• _EXERCISE DIRECTIONS_: Restate, word for word, every line of the data.

• _DATA BLOCK_:
^^^^^^^^^^^^^^^^

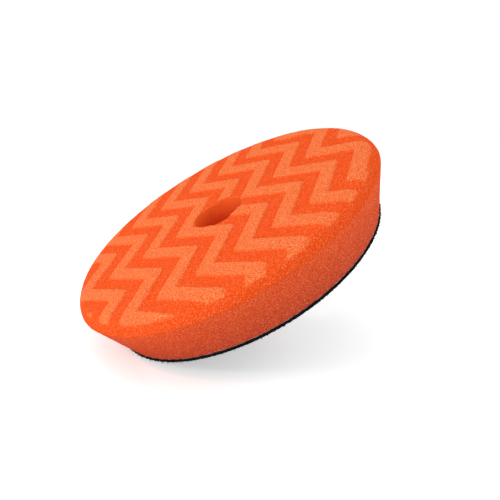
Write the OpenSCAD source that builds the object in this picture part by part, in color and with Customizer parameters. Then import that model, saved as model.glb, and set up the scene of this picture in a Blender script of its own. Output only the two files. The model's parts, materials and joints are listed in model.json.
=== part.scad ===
// Foam polishing pad for a hook-faced backing plate.
// It lies on its loops, with its working face up. The origin is under the middle of
// the loops. The zigzag bands run along Y and repeat along X.

/* [Pad] */
// Widest diameter, at the crease between the rounded edge and the side
pad_d = 150; // [110:1:200]
// Whole height, from the loops' tips to the working face
pad_h = 28; // [18:0.5:50]
// How far the widest part stands out past the backing on each side
overhang = 8.5; // [0:0.5:20]
// Radius of the rounded edge around the working face
edge_r = 8; // [3:0.1:15]
// How far the rounded edge falls from the working face to the crease
edge_drop = 5.6; // [2:0.1:10]

/* [Centre hole] */
// Diameter of the hole through the foam and the backing
hole_d = 24; // [10:0.5:50]
// Radius of the hole's soft lip at the working face
lip_r = 0.6; // [0.3:0.1:4]

/* [Pressed zigzags] */
// Distance from one ridge to the next
ridge_pitch = 17.3; // [12:0.1:30]
// Width of a ridge, measured along the pitch
ridge_w = 9; // [4:0.1:11]
// Depth of the pressed grooves between the ridges
groove_depth = 0.8; // [0.4:0.1:3]
// Length of one whole zigzag
zigzag_length = 45.2; // [30:0.1:80]
// How far a ridge swings from side to side
zigzag_swing = 16; // [4:0.5:20]
// Sideways place of the middle ridge's corner, from the pad's centre
middle_ridge_x = -1; // [-10:0.5:10]
// Radius on a ridge's outer corners
outer_corner_r = 3; // [0.5:0.1:6]
// Radius on a ridge's inner corners
inner_corner_r = 1; // [0.5:0.1:4]

/* [Backing] */
// Height of the loop pile
pile_h = 1.2; // [0.5:0.1:3]
// Thickness of the cloth's knitted ground
ground_t = 0.4; // [0.3:0.1:1]
// Thickness of the hot-melt film between the cloth and the foam
film_t = 0.2; // [0.1:0.1:0.6]

/* [Hidden] */
$fn = 128;
corner_steps = 4;  // straight pieces in each rounded corner of a zigzag
cut_over = 1;      // how far a cutting shape runs past the solid it cuts

pad_r = pad_d / 2;
backing_r = pad_r - overhang;
hole_r = hole_d / 2;

ground_z = pile_h;
film_z = ground_z + ground_t;
foam_z = film_z + film_t;

// The rounded edge leaves the face as a tangent and meets the straight side at a crease.
foot = [backing_r, foam_z];
crease = [pad_r, pad_h - edge_drop];
edge_run = sqrt(edge_r ^ 2 - (edge_r - edge_drop) ^ 2);
edge_mid = [pad_r - edge_run, pad_h - edge_r];
lip_mid = [hole_r + lip_r, pad_h - lip_r];

// A zigzag leans by this angle from the direction that it runs in.
leg = zigzag_length / 2;
lean = atan2(zigzag_swing, leg);
corners_each_way = ceil(pad_r / leg);
grooves_left = ceil((pad_r + zigzag_swing) / ridge_pitch);
grooves_right = ceil(pad_r / ridge_pitch);

function is_right_corner(k) = abs(k) % 2 == 1;

// The points of one rounded corner at [x, y], where points_to is 1 for right and -1 for left.
function corner(x, y, r, points_to) = [
    for (step = [0:corner_steps])
        let (turn = (2 * step / corner_steps - 1) * lean)
            [x + points_to * r * (cos(turn) - 1 / cos(lean)), y + r * sin(turn)]
];

// One side of a groove, from one end of the pad to the other. x is its place at a left corner.
function groove_side(x, left_corner_r, right_corner_r) = [
    for (k = [-corners_each_way:corners_each_way])
        each is_right_corner(k)
            ? corner(x + zigzag_swing, k * leg, right_corner_r, 1)
            : corner(x, k * leg, left_corner_r, -1)
];

function reversed(points) = [for (i = [len(points) - 1:-1:0]) points[i]];

module foam_profile() {
    polygon([
        [hole_r, foam_z],
        foot,
        crease,
        edge_mid,
        [edge_mid.x, pad_h],
        [lip_mid.x, pad_h],
        lip_mid,
        [hole_r, lip_mid.y]
    ]);
    intersection() {
        translate(edge_mid) circle(edge_r);
        polygon([edge_mid, crease, [pad_r, pad_h], [edge_mid.x, pad_h]]);
    }
    translate(lip_mid) circle(lip_r);
}

// The groove on the right of ridge number i, counted from the middle ridge.
module groove(i) {
    ridge_x = middle_ridge_x + i * ridge_pitch;
    left_side = groove_side(ridge_x + ridge_w / 2, inner_corner_r, outer_corner_r);
    right_side = groove_side(ridge_x + ridge_pitch - ridge_w / 2, outer_corner_r, inner_corner_r);
    translate([0, 0, pad_h - groove_depth])
        linear_extrude(groove_depth + cut_over)
            polygon(concat(left_side, reversed(right_side)));
}

// A flat ring of the backing's outline, with the hole through it.
module backing_ring(z, thickness) {
    translate([0, 0, z])
        rotate_extrude()
            translate([hole_r, 0])
                square([backing_r - hole_r, thickness]);
}

module foam_body() {
    color("#F4703C")
        difference() {
            rotate_extrude() foam_profile();
            for (i = [-grooves_left:grooves_right]) groove(i);
        }
}

module adhesive_film() {
    color("#CFC8D2") backing_ring(film_z, film_t);
}

module loop_ground() {
    color("#1B1B1D") backing_ring(ground_z, ground_t);
}

module loop_pile() {
    color("#262628") backing_ring(0, pile_h);
}

foam_body();
adhesive_film();
loop_ground();
loop_pile();
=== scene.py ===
"""A foam polishing pad: pressed orange foam, bonded by a hot-melt film to black loop cloth."""

import json
import math

import bpy
import numpy as np
from mathutils import Matrix, Vector


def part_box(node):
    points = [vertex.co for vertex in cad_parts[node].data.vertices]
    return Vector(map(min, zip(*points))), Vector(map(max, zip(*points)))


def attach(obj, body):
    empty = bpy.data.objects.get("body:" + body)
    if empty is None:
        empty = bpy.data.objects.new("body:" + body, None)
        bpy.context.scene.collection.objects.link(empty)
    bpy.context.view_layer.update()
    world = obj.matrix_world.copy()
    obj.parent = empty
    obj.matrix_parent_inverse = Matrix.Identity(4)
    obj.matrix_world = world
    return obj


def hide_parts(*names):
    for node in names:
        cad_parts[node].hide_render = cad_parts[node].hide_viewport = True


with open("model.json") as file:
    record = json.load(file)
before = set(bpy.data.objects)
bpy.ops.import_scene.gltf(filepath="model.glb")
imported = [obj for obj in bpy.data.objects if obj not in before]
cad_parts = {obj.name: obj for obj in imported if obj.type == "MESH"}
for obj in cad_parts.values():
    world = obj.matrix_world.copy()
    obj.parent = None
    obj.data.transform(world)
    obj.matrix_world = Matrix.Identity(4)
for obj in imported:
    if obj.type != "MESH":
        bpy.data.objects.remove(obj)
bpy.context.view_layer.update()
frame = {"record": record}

MM = 0.001

# A colour mix's sockets go by place, because those for plain numbers have the same names.
COLOUR_A = 6
COLOUR_B = 7
COLOUR_MIX = {"take": 2, "data_type": "RGBA"}

# Sizes that the frame gives.
foam_low, foam_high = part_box("foam_body")
film_low, film_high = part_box("adhesive_film")
ground_low, ground_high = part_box("loop_ground")
pile_low, pile_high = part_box("loop_pile")
CENTRE_HOLE = next(m for m in frame["record"]["mounts"] if m["name"] == "centre_hole")
PAD_R = foam_high.x
FACE_Z = foam_high.z
FOAM_Z = foam_low.z
BACKING_R = pile_high.x
HOLE_R = CENTRE_HOLE["dims"]["r_mm"] * MM

# The foam's rounded edge and the lip of its hole.
EDGE_R = 8.0 * MM
EDGE_DROP = 5.6 * MM
CREASE_Z = FACE_Z - EDGE_DROP
LIP_R = 0.6 * MM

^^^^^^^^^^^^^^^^

• _RESPONSE TO THE TASK_:
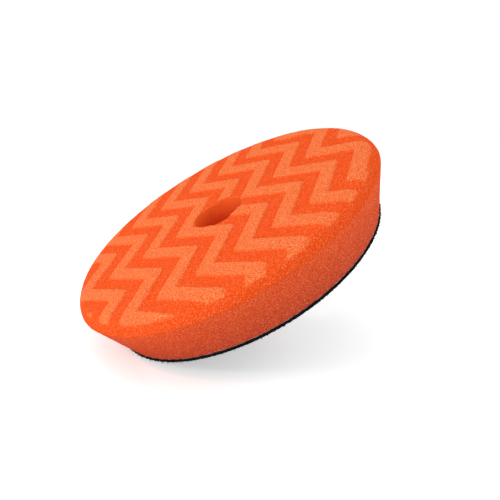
Write the OpenSCAD source that builds the object in this picture part by part, in color and with Customizer parameters. Then import that model, saved as model.glb, and set up the scene of this picture in a Blender script of its own. Output only the two files. The model's parts, materials and joints are listed in model.json.
=== part.scad ===
// Foam polishing pad for a hook-faced backing plate.
// It lies on its loops, with its working face up. The origin is under the middle of
// the loops. The zigzag bands run along Y and repeat along X.

/* [Pad] */
// Widest diameter, at the crease between the rounded edge and the side
pad_d = 150; // [110:1:200]
// Whole height, from the loops' tips to the working face
pad_h = 28; // [18:0.5:50]
// How far the widest part stands out past the backing on each side
overhang = 8.5; // [0:0.5:20]
// Radius of the rounded edge around the working face
edge_r = 8; // [3:0.1:15]
// How far the rounded edge falls from the working face to the crease
edge_drop = 5.6; // [2:0.1:10]

/* [Centre hole] */
// Diameter of the hole through the foam and the backing
hole_d = 24; // [10:0.5:50]
// Radius of the hole's soft lip at the working face
lip_r = 0.6; // [0.3:0.1:4]

/* [Pressed zigzags] */
// Distance from one ridge to the next
ridge_pitch = 17.3; // [12:0.1:30]
// Width of a ridge, measured along the pitch
ridge_w = 9; // [4:0.1:11]
// Depth of the pressed grooves between the ridges
groove_depth = 0.8; // [0.4:0.1:3]
// Length of one whole zigzag
zigzag_length = 45.2; // [30:0.1:80]
// How far a ridge swings from side to side
zigzag_swing = 16; // [4:0.5:20]
// Sideways place of the middle ridge's corner, from the pad's centre
middle_ridge_x = -1; // [-10:0.5:10]
// Radius on a ridge's outer corners
outer_corner_r = 3; // [0.5:0.1:6]
// Radius on a ridge's inner corners
inner_corner_r = 1; // [0.5:0.1:4]

/* [Backing] */
// Height of the loop pile
pile_h = 1.2; // [0.5:0.1:3]
// Thickness of the cloth's knitted ground
ground_t = 0.4; // [0.3:0.1:1]
// Thickness of the hot-melt film between the cloth and the foam
film_t = 0.2; // [0.1:0.1:0.6]

/* [Hidden] */
$fn = 128;
corner_steps = 4;  // straight pieces in each rounded corner of a zigzag
cut_over = 1;      // how far a cutting shape runs past the solid it cuts

pad_r = pad_d / 2;
backing_r = pad_r - overhang;
hole_r = hole_d / 2;

ground_z = pile_h;
film_z = ground_z + ground_t;
foam_z = film_z + film_t;

// The rounded edge leaves the face as a tangent and meets the straight side at a crease.
foot = [backing_r, foam_z];
crease = [pad_r, pad_h - edge_drop];
edge_run = sqrt(edge_r ^ 2 - (edge_r - edge_drop) ^ 2);
edge_mid = [pad_r - edge_run, pad_h - edge_r];
lip_mid = [hole_r + lip_r, pad_h - lip_r];

// A zigzag leans by this angle from the direction that it runs in.
leg = zigzag_length / 2;
lean = atan2(zigzag_swing, leg);
corners_each_way = ceil(pad_r / leg);
grooves_left = ceil((pad_r + zigzag_swing) / ridge_pitch);
grooves_right = ceil(pad_r / ridge_pitch);

function is_right_corner(k) = abs(k) % 2 == 1;

// The points of one rounded corner at [x, y], where points_to is 1 for right and -1 for left.
function corner(x, y, r, points_to) = [
    for (step = [0:corner_steps])
        let (turn = (2 * step / corner_steps - 1) * lean)
            [x + points_to * r * (cos(turn) - 1 / cos(lean)), y + r * sin(turn)]
];

// One side of a groove, from one end of the pad to the other. x is its place at a left corner.
function groove_side(x, left_corner_r, right_corner_r) = [
    for (k = [-corners_each_way:corners_each_way])
        each is_right_corner(k)
            ? corner(x + zigzag_swing, k * leg, right_corner_r, 1)
            : corner(x, k * leg, left_corner_r, -1)
];

function reversed(points) = [for (i = [len(points) - 1:-1:0]) points[i]];

module foam_profile() {
    polygon([
        [hole_r, foam_z],
        foot,
        crease,
        edge_mid,
        [edge_mid.x, pad_h],
        [lip_mid.x, pad_h],
        lip_mid,
        [hole_r, lip_mid.y]
    ]);
    intersection() {
        translate(edge_mid) circle(edge_r);
        polygon([edge_mid, crease, [pad_r, pad_h], [edge_mid.x, pad_h]]);
    }
    translate(lip_mid) circle(lip_r);
}

// The groove on the right of ridge number i, counted from the middle ridge.
module groove(i) {
    ridge_x = middle_ridge_x + i * ridge_pitch;
    left_side = groove_side(ridge_x + ridge_w / 2, inner_corner_r, outer_corner_r);
    right_side = groove_side(ridge_x + ridge_pitch - ridge_w / 2, outer_corner_r, inner_corner_r);
    translate([0, 0, pad_h - groove_depth])
        linear_extrude(groove_depth + cut_over)
            polygon(concat(left_side, reversed(right_side)));
}

// A flat ring of the backing's outline, with the hole through it.
module backing_ring(z, thickness) {
    translate([0, 0, z])
        rotate_extrude()
            translate([hole_r, 0])
                square([backing_r - hole_r, thickness]);
}

module foam_body() {
    color("#F4703C")
        difference() {
            rotate_extrude() foam_profile();
            for (i = [-grooves_left:grooves_right]) groove(i);
        }
}

module adhesive_film() {
    color("#CFC8D2") backing_ring(film_z, film_t);
}

module loop_ground() {
    color("#1B1B1D") backing_ring(ground_z, ground_t);
}

module loop_pile() {
    color("#262628") backing_ring(0, pile_h);
}

foam_body();
adhesive_film();
loop_ground();
loop_pile();
=== scene.py ===
"""A foam polishing pad: pressed orange foam, bonded by a hot-melt film to black loop cloth."""

import json
import math

import bpy
import numpy as np
from mathutils import Matrix, Vector


def part_box(node):
    points = [vertex.co for vertex in cad_parts[node].data.vertices]
    return Vector(map(min, zip(*points))), Vector(map(max, zip(*points)))


def attach(obj, body):
    empty = bpy.data.objects.get("body:" + body)
    if empty is None:
        empty = bpy.data.objects.new("body:" + body, None)
        bpy.context.scene.collection.objects.link(empty)
    bpy.context.view_layer.update()
    world = obj.matrix_world.copy()
    obj.parent = empty
    obj.matrix_parent_inverse = Matrix.Identity(4)
    obj.matrix_world = world
    return obj


def hide_parts(*names):
    for node in names:
        cad_parts[node].hide_render = cad_parts[node].hide_viewport = True


with open("model.json") as file:
    record = json.load(file)
before = set(bpy.data.objects)
bpy.ops.import_scene.gltf(filepath="model.glb")
imported = [obj for obj in bpy.data.objects if obj not in before]
cad_parts = {obj.name: obj for obj in imported if obj.type == "MESH"}
for obj in cad_parts.values():
    world = obj.matrix_world.copy()
    obj.parent = None
    obj.data.transform(world)
    obj.matrix_world = Matrix.Identity(4)
for obj in imported:
    if obj.type != "MESH":
        bpy.data.objects.remove(obj)
bpy.context.view_layer.update()
frame = {"record": record}

MM = 0.001

# A colour mix's sockets go by place, because those for plain numbers have the same names.
COLOUR_A = 6
COLOUR_B = 7
COLOUR_MIX = {"take": 2, "data_type": "RGBA"}

# Sizes that the frame gives.
foam_low, foam_high = part_box("foam_body")
film_low, film_high = part_box("adhesive_film")
ground_low, ground_high = part_box("loop_ground")
pile_low, pile_high = part_box("loop_pile")
CENTRE_HOLE = next(m for m in frame["record"]["mounts"] if m["name"] == "centre_hole")
PAD_R = foam_high.x
FACE_Z = foam_high.z
FOAM_Z = foam_low.z
BACKING_R = pile_high.x
HOLE_R = CENTRE_HOLE["dims"]["r_mm"] * MM

# The foam's rounded edge and the lip of its hole.
EDGE_R = 8.0 * MM
EDGE_DROP = 5.6 * MM
CREASE_Z = FACE_Z - EDGE_DROP
LIP_R = 0.6 * MM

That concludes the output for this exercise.